■ **TASK OBJECTIVE**: Only the lines from the line that has "blank = body_bowl()" through the line that has "bpy.context.view_layer.update()" should be reproduced, exactly and with both ends kept.
-- GIVEN MATERIAL start --
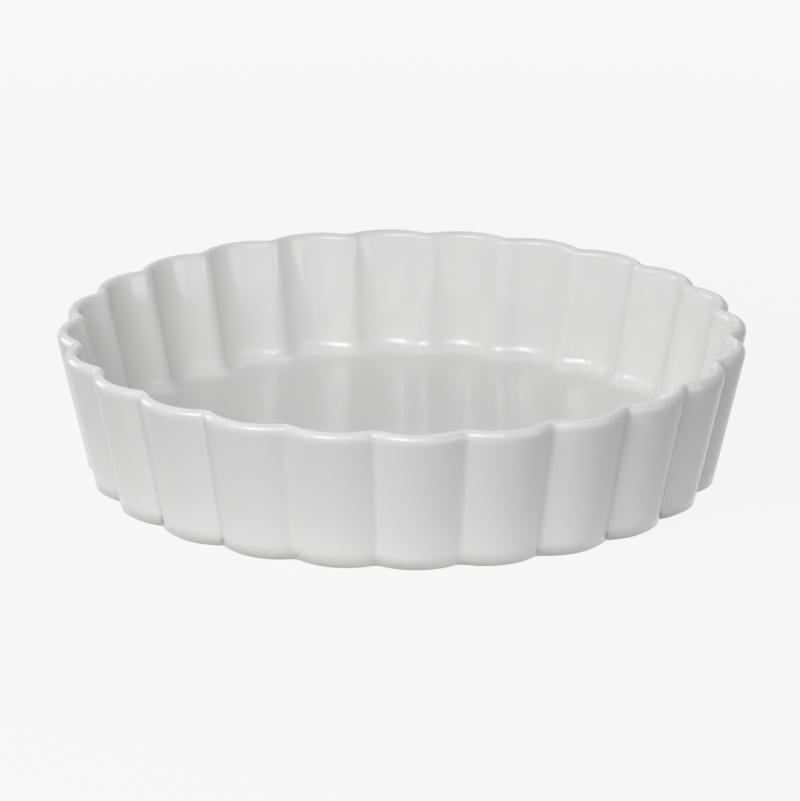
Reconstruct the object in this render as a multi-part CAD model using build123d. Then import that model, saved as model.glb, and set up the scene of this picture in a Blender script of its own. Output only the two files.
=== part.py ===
from build123d import *
import math
import os

os.makedirs("parts", exist_ok=True)

# A round fluted quiche dish: one fired porcelain body that carries two coats of glaze.
# Millimetres, +Z up. The dish stands on z = 0 and the origin lies under its middle.
# The sizes of the form, wall, floor and edges are those of the finished dish, glaze included.

# Outside form, measured across the crests of opposite flutes
rim_diameter = 280.0
foot_diameter = 256.5
dish_height = 59.0
flute_count = 24

# Flutes: depth from crest to sharp groove along a radius, and the radius that softens the groove
rim_flute_depth = 5.2
foot_flute_depth = 4.9
rim_groove_radius = 2.6
foot_groove_radius = 2.4

# Wall, inside floor and the soft edges between them
wall_thickness = 5.4
floor_height = 8.0
foot_edge_radius = 2.8
floor_corner_radius = 6.0

# Lip: its outer round is wider and longer than its inner one
lip_outer_width = 3.4
lip_outer_length = 4.4
lip_inner_radius = wall_thickness - lip_outer_width

# Underside: a round recess with sloping sides, which leaves a ring to stand on
recess_radius = 113.0
recess_depth = 2.2

# Glaze: its thickness, its depth over the body's flat lip, the height over which the body's outside
# leans in to that lip, and how far above the table the base glaze ends
glaze_thickness = 0.4
lip_glaze_depth = 1.6
lip_lean_height = 2.6
base_glaze_edge = 0.8

# Flats that stand for each quarter round
lip_flats = 2
corner_flats = 2
edge_flats = 1

flute_pitch = 360.0 / flute_count


def quarter_round(width, length, flats):
    """Corner points of the flats that touch a quarter of an ellipse from outside.

    Each point holds its distances from the two faces that the round joins. The first lies on
    the first face and the last on the second.
    """
    step = math.radians(90.0 / (flats + 1))
    reach = 1 / math.cos(step / 2)
    turns = [step * (place + 0.5) for place in range(flats + 1)]
    return [(width * (1 - reach * math.cos(turn)), length * (1 - reach * math.sin(turn))) for turn in turns]


# Where the straight wall begins above the rounded foot, and where it ends below the rounded lip
wall_foot = quarter_round(foot_edge_radius, foot_edge_radius, edge_flats)[0][1]
wall_top = dish_height - quarter_round(lip_outer_width, lip_outer_length, lip_flats)[0][1]


def evenly(at_foot, at_rim, height):
    """A size that changes evenly up the wall."""
    share = (height - wall_foot) / (wall_top - wall_foot)
    return at_foot + (at_rim - at_foot) * share


def flute(height, inset):
    """One crest arc and the groove arc after it, tangent to each other, at a height above the table.

    The inset moves both into the wall at right angles, so that a crest tightens and a groove
    opens, as they do on the inside of a real wall.
    """
    crest_reach = evenly(foot_diameter, rim_diameter, height) / 2
    groove_reach = crest_reach - evenly(foot_flute_depth, rim_flute_depth, height)
    groove_radius = evenly(foot_groove_radius, rim_groove_radius, height)
    half_pitch = math.radians(flute_pitch / 2)

    # The crest arc runs through the crest and the sharp grooves on both sides of it
    half_chord = groove_reach * math.sin(half_pitch)
    rise = crest_reach - groove_reach * math.cos(half_pitch)
    crest_radius = (half_chord**2 + rise**2) / (2 * rise)
    crest_centre = crest_reach - crest_radius

    # The groove arc has its centre outside the wall, on the ray between two crests
    apart = crest_radius + groove_radius
    foot_of_ray = crest_centre * math.cos(half_pitch)
    groove_centre = foot_of_ray + math.sqrt(foot_of_ray**2 - crest_centre**2 + apart**2)
    to_groove = Vector(groove_centre, 0).rotate(Axis.Z, flute_pitch / 2) - Vector(crest_centre, 0)

    joint = Vector(crest_centre, 0) + to_groove.normalized() * (crest_radius - inset)
    last_joint = Vector(joint.X, -joint.Y)
    next_joint = last_joint.rotate(Axis.Z, flute_pitch)
    groove_bottom = Vector(groove_centre - groove_radius - inset, 0).rotate(Axis.Z, flute_pitch / 2)
    crest_arc = ThreePointArc(last_joint, (crest_reach - inset, 0), joint)
    groove_arc = ThreePointArc(joint, groove_bottom, next_joint)
    return crest_arc, groove_arc


def outline(height, inset):
    """The whole fluted outline at a height, as a level face."""
    arcs = flute(height, inset)
    edges = [arc.rotate(Axis.Z, place * flute_pitch) for place in range(flute_count) for arc in arcs]
    return Pos(0, 0, height) * Face(Wire(edges))


def bowl(outside, inside):
    """A fluted bowl between two runs of stations, each a height and an inset, listed upwards."""
    cup = loft([outline(height, inset) for height, inset in outside], ruled=True)
    hollow = loft([outline(height, inset) for height, inset in inside], ruled=True)
    return cup - hollow


def finished_bowl():
    """The finished surface, from the line where the outer glaze ends up to the round lip."""
    outer_lip = quarter_round(lip_outer_width, lip_outer_length, lip_flats)
    inner_lip = quarter_round(lip_inner_radius, lip_inner_radius, lip_flats)
    corner = quarter_round(floor_corner_radius, floor_corner_radius, corner_flats)
    outside = [(wall_foot, 0)] + [(dish_height - below, inset) for inset, below in outer_lip]
    inside = [(floor_height + above, wall_thickness + inset) for inset, above in reversed(corner)]
    inside += [(dish_height - below, wall_thickness - inset) for inset, below in inner_lip]
    return bowl(outside, inside)


def body_bowl():
    """The fired body before its base is hollowed: fluted wall, floor and a flat lip."""
    # The outside leans in below the flat lip, so that its corner stays under the finished round
    body_top = dish_height - lip_glaze_depth
    rise = 1 - lip_glaze_depth / lip_outer_length
    outer_inset = glaze_thickness + lip_outer_width * (1 - math.sqrt(1 - rise**2))
    rise = 1 - lip_glaze_depth / lip_inner_radius
    inner_inset = glaze_thickness + lip_inner_radius * (1 - math.sqrt(1 - rise**2))

    foot = quarter_round(foot_edge_radius, foot_edge_radius, edge_flats)
    outside = [(above, glaze_thickness + inset) for inset, above in reversed(foot)]
    outside += [(body_top - lip_lean_height, glaze_thickness), (body_top, outer_inset)]
    corner_radius = floor_corner_radius + glaze_thickness
    corner = quarter_round(corner_radius, corner_radius, corner_flats)
    body_floor = floor_height - glaze_thickness
    body_wall = wall_thickness - glaze_thickness
    inside = [(body_floor + above, body_wall + inset) for inset, above in reversed(corner)]
    inside += [(body_top, wall_thickness - inner_inset)]
    return bowl(outside, inside)


def turned(*corners):
    """A round solid from the corners of its half section, each a radius and a height."""
    return revolve(Plane.XZ * make_face(Polyline(*corners, close=True)), Axis.Z)


def base_recess():
    """The recess in the body's underside, with its side at 45 degrees and room for its own coat."""
    depth = recess_depth + glaze_thickness
    return turned((0, 0), (recess_radius, 0), (recess_radius - depth, depth), (0, depth))


def base_glaze():
    """The coat inside the recess: a disc whose edge runs down the sloping side."""
    depth = recess_depth + glaze_thickness
    slanted = glaze_thickness * math.sqrt(2)
    return turned(
        (0, depth),
        (recess_radius - depth, depth),
        (recess_radius - base_glaze_edge, base_glaze_edge),
        (recess_radius - base_glaze_edge - slanted, base_glaze_edge),
        (recess_radius - recess_depth - slanted, recess_depth),
        (0, recess_depth),
    )


blank = body_bowl()
nodes = {
    "porcelain_body": blank - base_recess(),
    "glaze_coat": finished_bowl() - blank,
    "base_glaze": base_glaze(),
}

for name, shape in nodes.items():
    shape.label = name
    export_step(shape, f"parts/{name}.step")
    print(name, "solids", len(shape.solids()), "valid", shape.is_valid, "volume", round(shape.volume))
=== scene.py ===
import math

import bmesh
import bpy
from mathutils import Matrix, Vector


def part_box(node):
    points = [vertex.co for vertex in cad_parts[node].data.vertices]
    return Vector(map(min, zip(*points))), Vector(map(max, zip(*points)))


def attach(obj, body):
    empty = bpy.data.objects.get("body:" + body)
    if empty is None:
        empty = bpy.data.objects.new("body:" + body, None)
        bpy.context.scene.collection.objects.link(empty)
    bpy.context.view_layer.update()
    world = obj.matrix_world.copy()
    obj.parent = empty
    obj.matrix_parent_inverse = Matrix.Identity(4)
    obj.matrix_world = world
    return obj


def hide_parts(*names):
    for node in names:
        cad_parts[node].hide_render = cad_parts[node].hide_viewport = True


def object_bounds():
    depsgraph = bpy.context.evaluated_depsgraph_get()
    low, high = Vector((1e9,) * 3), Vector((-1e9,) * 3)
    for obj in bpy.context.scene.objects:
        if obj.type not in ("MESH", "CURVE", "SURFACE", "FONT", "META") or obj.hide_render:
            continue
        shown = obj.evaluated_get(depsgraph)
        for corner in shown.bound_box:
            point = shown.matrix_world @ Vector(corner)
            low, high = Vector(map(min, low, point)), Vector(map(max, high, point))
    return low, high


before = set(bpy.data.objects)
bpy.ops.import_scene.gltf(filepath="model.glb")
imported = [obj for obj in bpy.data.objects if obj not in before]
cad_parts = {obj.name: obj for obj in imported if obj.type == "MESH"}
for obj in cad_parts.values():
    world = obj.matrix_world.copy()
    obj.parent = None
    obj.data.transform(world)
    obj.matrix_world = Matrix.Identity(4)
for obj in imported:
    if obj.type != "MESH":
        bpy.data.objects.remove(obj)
cadLow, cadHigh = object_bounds()
print("frame loaded")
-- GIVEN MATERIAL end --
■ **ANSWER IN FULL**:
blank = body_bowl()
nodes = {
    "porcelain_body": blank - base_recess(),
    "glaze_coat": finished_bowl() - blank,
    "base_glaze": base_glaze(),
}

for name, shape in nodes.items():
    shape.label = name
    export_step(shape, f"parts/{name}.step")
    print(name, "solids", len(shape.solids()), "valid", shape.is_valid, "volume", round(shape.volume))
=== scene.py ===
import math

import bmesh
import bpy
from mathutils import Matrix, Vector


def part_box(node):
    points = [vertex.co for vertex in cad_parts[node].data.vertices]
    return Vector(map(min, zip(*points))), Vector(map(max, zip(*points)))


def attach(obj, body):
    empty = bpy.data.objects.get("body:" + body)
    if empty is None:
        empty = bpy.data.objects.new("body:" + body, None)
        bpy.context.scene.collection.objects.link(empty)
    bpy.context.view_layer.update()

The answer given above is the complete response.